Scientists from the Terasaki Institute for Biomedical Innovation (TIBI) have developed a contact lens that can capture and detect exosomes, nanometer-sized vesicles found in bodily secretions that have the potential for being diagnostic cancer biomarkers.
The lens was designed with microchambers bound to antibodies that can capture exosomes found in tears. This antibody-conjugated signaling microchamber contact lens (ACSM-CL) can be stained for detection with nanoparticle-tagged specific antibodies for selective visualization. This offers a potential platform for cancer pre-screening and a supportive diagnostic tool that is easy, rapid, sensitive, cost-effective, and non-invasive.
Exosomes are formed within most cells and secreted into many bodily fluids, such as plasma, saliva, urine, and tears. Once thought to be the dumping grounds for unwanted materials from their cells of origin, it is now known that exosomes can transport different biomolecules between cells. It has also been shown that there is a wealth of surface proteins on exosomes—some that are common to all exosomes and others that are increased in response to cancer, viral infections, or injury. In addition, exosomes derived from tumors can strongly influence tumor regulation, progression, and metastasis.

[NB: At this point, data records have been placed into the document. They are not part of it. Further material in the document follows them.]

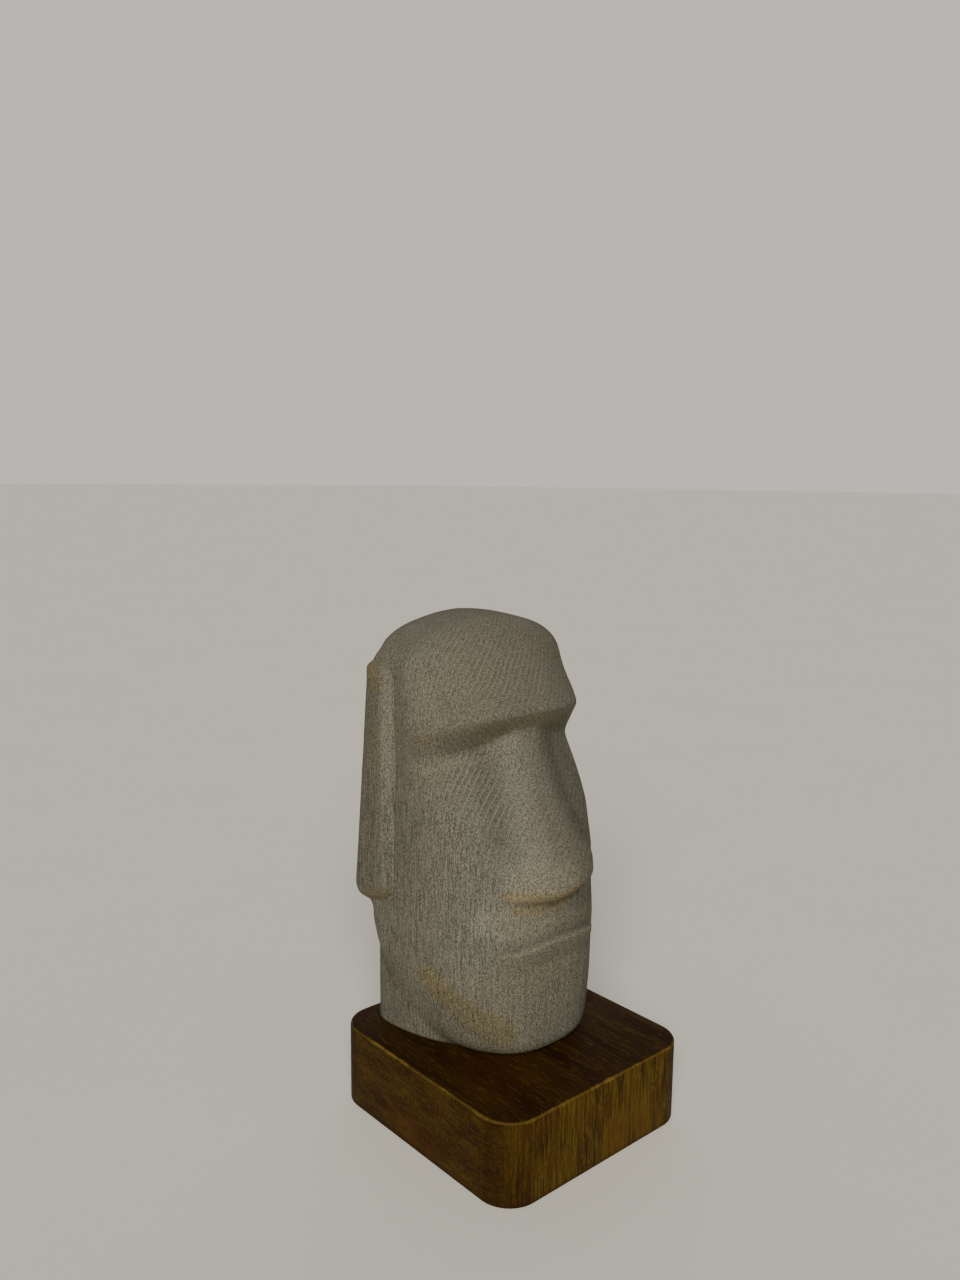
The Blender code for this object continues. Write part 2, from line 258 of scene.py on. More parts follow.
# Stretches of the carving where its finish, or its painted light and shade, differ: both ends, how
# far the stretch reaches each way, and its strength. Within this share of its reach a stretch has
# its full strength.
STRETCH_CORE = 0.3
# Here the stain is rubbed thin.
RUBBED_PLACES = (
    # The right ear's top and outside, and the left ear's top.
    ((-35.5, 15.0, 120.5), (-35.5, 12.0, 115.0), (3.5, 7.5, 5.0), 0.6),
    ((-37.0, 13.0, 100.0), (-37.5, 13.0, 84.0), (3.0, 6.0, 7.0), 0.35),
    ((36.0, 12.0, 119.0), (36.0, 11.0, 110.0), (3.5, 8.0, 6.5), 0.6),
    # The right end of the brow.
    ((-31.5, -8.0, 99.5), (-22.0, -14.0, 103.0), (6.0, 6.0, 3.0), 0.4),
    # The nose's foot, the face under it, and the right nostril.
    ((-18.0, -34.5, 54.4), (8.0, -40.0, 53.4), (4.0, 7.0, 2.6), 0.7),
    ((-13.0, -35.0, 49.6), (0.0, -38.0, 48.2), (7.0, 6.0, 3.4), 0.6),
    ((-14.0, -38.0, 57.0), (-6.0, -40.0, 56.0), (12.0, 9.0, 8.0), 0.22),
    # The chin, and the edges of the jaw's underside.
    ((-29.0, -20.0, 24.0), (-6.0, -38.0, 27.0), (9.0, 9.0, 10.0), 0.24),
    ((-31.5, -12.0, 23.5), (-19.0, -32.0, 9.5), (8.0, 9.0, 8.0), 0.62),
    ((29.0, -19.0, 17.0), (19.0, -32.0, 9.0), (8.0, 9.0, 8.0), 0.5),
    # The ears' feet.
    ((-35.5, 8.0, 47.0), (-36.5, 14.0, 45.0), (5.0, 5.0, 5.0), 0.55),
    ((35.5, 8.0, 47.0), (36.5, 14.0, 45.0), (5.0, 5.0, 5.0), 0.5),
    # The crown's back edge.
    ((-12.0, 17.0, 131.0), (14.0, 17.0, 131.0), (8.0, 5.0, 4.0), 0.4),
)
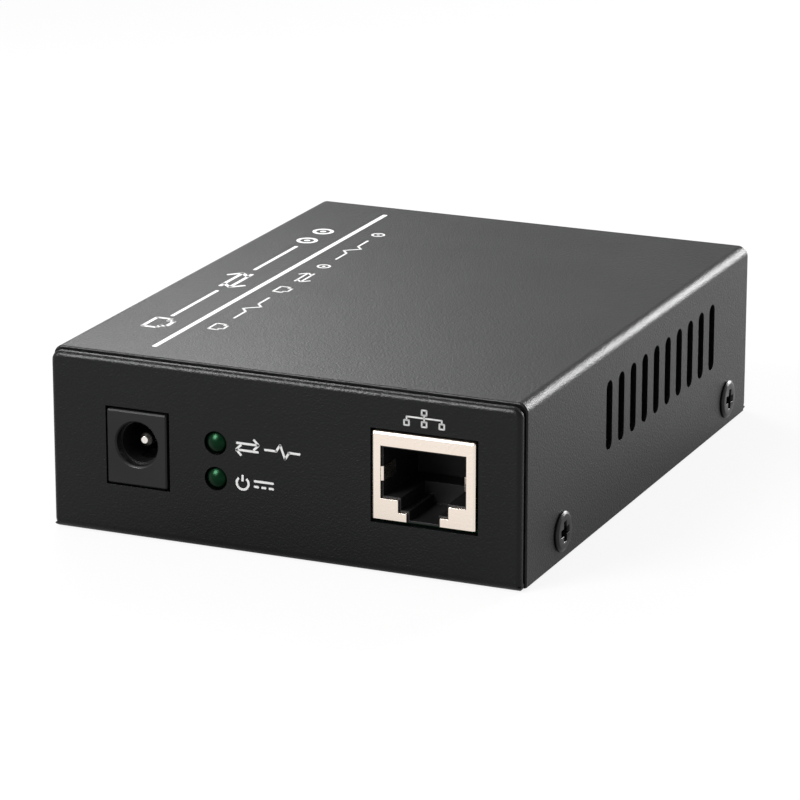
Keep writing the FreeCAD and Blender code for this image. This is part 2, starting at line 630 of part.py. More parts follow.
def power_socket_housing():
    """Square flange, round barrel on a block, stepped bore and a slot under it for the contacts."""
    half = POWER_WIDTH / 2
    flange_back = SOCKET_FACE + POWER_FLANGE
    flange = box(
        POWER_X - half, POWER_X + half, SOCKET_FACE, flange_back, BOARD_SEATED, BOARD_TOP + POWER_HEIGHT,
    )
    flange = eased(flange, POWER_CHAMFER, lambda edge: not lies_at(edge, "Y", flange_back))
    barrel_radius = POWER_BORE_RADIUS + POWER_WALL
    root = SOCKET_FACE + OVERCUT
    barrel = rod("Y", POWER_X, POWER_AXIS, barrel_radius, root, POWER_BACK)
    block = box(POWER_X - barrel_radius, POWER_X + barrel_radius, root, POWER_BACK, BOARD_SEATED, POWER_AXIS)
    mouth = SOCKET_FACE + POWER_MOUTH_LENGTH
    bore = rod("Y", POWER_X, POWER_AXIS, POWER_BORE_RADIUS, SOCKET_FACE - OVERCUT, mouth)
    inner = rod("Y", POWER_X, POWER_AXIS, POWER_INNER_RADIUS, SOCKET_FACE, SOCKET_FACE + POWER_BORE_DEPTH)
    lead_in = Part.makeCone(
        POWER_BORE_RADIUS + POWER_MOUTH_CHAMFER, POWER_BORE_RADIUS, POWER_MOUTH_CHAMFER,
        Vector(POWER_X, SOCKET_FACE, POWER_AXIS), Vector(0, 1, 0),
    )
    pin_hole = rod("Y", POWER_X, POWER_AXIS, POWER_PIN_RADIUS + BOARD_SEAT, SOCKET_FACE, POWER_BACK + OVERCUT)
    slot_half = POWER_STRIP_WIDTH / 2 + POWER_STRIP_PLAY
    slot_back = power_tail_places()[1] + POWER_STRIP / 2 + POWER_STRIP_PLAY
    contact_slot = box(
        POWER_X - slot_half, POWER_X + slot_half, SOCKET_FACE + POWER_SLOT_SETBACK, slot_back,
        BOARD_SEATED - OVERCUT, POWER_AXIS - POWER_PIN_RADIUS,
    )
    return cut(joined([flange, barrel, block]), [bore, inner, lead_in, pin_hole, contact_slot])


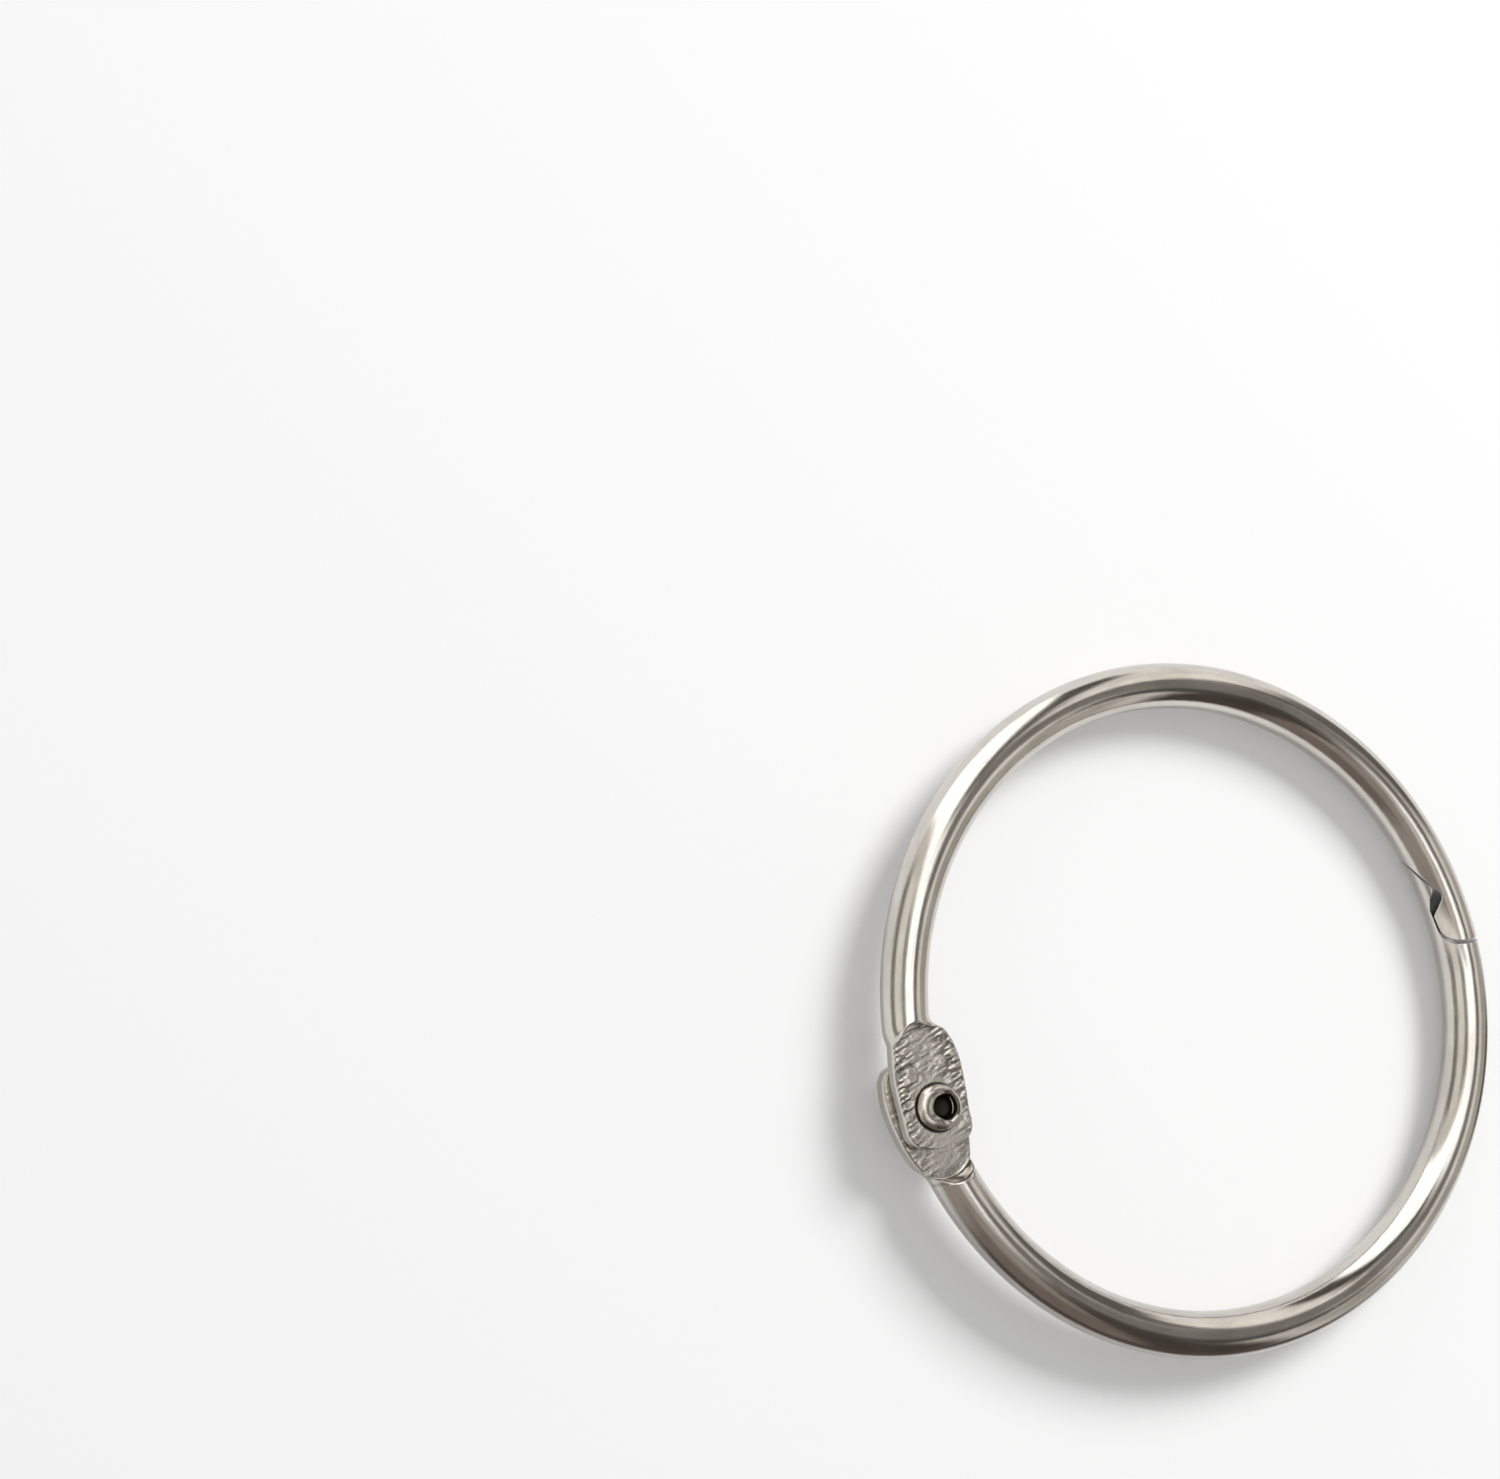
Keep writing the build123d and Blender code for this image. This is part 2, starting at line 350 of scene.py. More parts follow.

Because of these capabilities, there has been much interest in using exosomes for cancer diagnosis and prognosis/treatment prediction. However, this has been hampered by the difficulty in isolating exosomes in sufficient quantity and purity for this purpose. Current methods involve tedious and time-consuming ultracentrifuge and density gradients, lasting at least ten hours to complete. Further difficulties are posed in detection of the isolated exosomes; commonly used methods require expensive and space-consuming equipment.
The TIBI team has leveraged their expertise in contact lens biosensor design and fabrication to eliminate the need for these isolation methods by devising their ACSM-CL for capturing exosomes from tears, an optimum and cleaner source of exosomes than blood, urine, and saliva.
They also facilitated and optimized the preparation of their ACSM-CL by the use of alternative approaches. When fabricating the microchambers for their lens, the team used a direct laser cutting and engraving approach rather than conventional cast molding for structural retention of both the chambers and the lens.
In addition, the team introduced a method that chemically modified the microchamber surfaces to activate them for antibody binding. This method was used in place of standard approaches, in which metallic or nanocarbon materials must be used in expensive clean-room settings.
The team then optimized procedures for binding a capture antibody to the ACSM-CL microchambers and a different (positive control) detection antibody onto gold nanoparticles that can be visualized spectroscopically. Both these antibodies are specific for two different surface markers found on all exosomes.
In an initial validation experiment, the ACSM-CL was tested against exosomes secreted into supernatants from ten different tissue and cancer cell lines. The ability to capture and detect exosomes was validated by the spectroscopic shifts observed in all the test samples, in comparison with the negative controls. Similar results were obtained when the ACSM-CL was tested against ten different tear samples collected from volunteers.
In final experiments, exosomes in supernatants collected from three different cell lines with different surface marker expressions were tested against the ACSM-CL, along with different combinations of marker-specific detection antibodies. The resultant patterns of detection and non-detection of exosomes from the three different cell lines were as expected, thus validating the ACSM-CL’s ability to accurately capture and detect exosomes with different surface markers.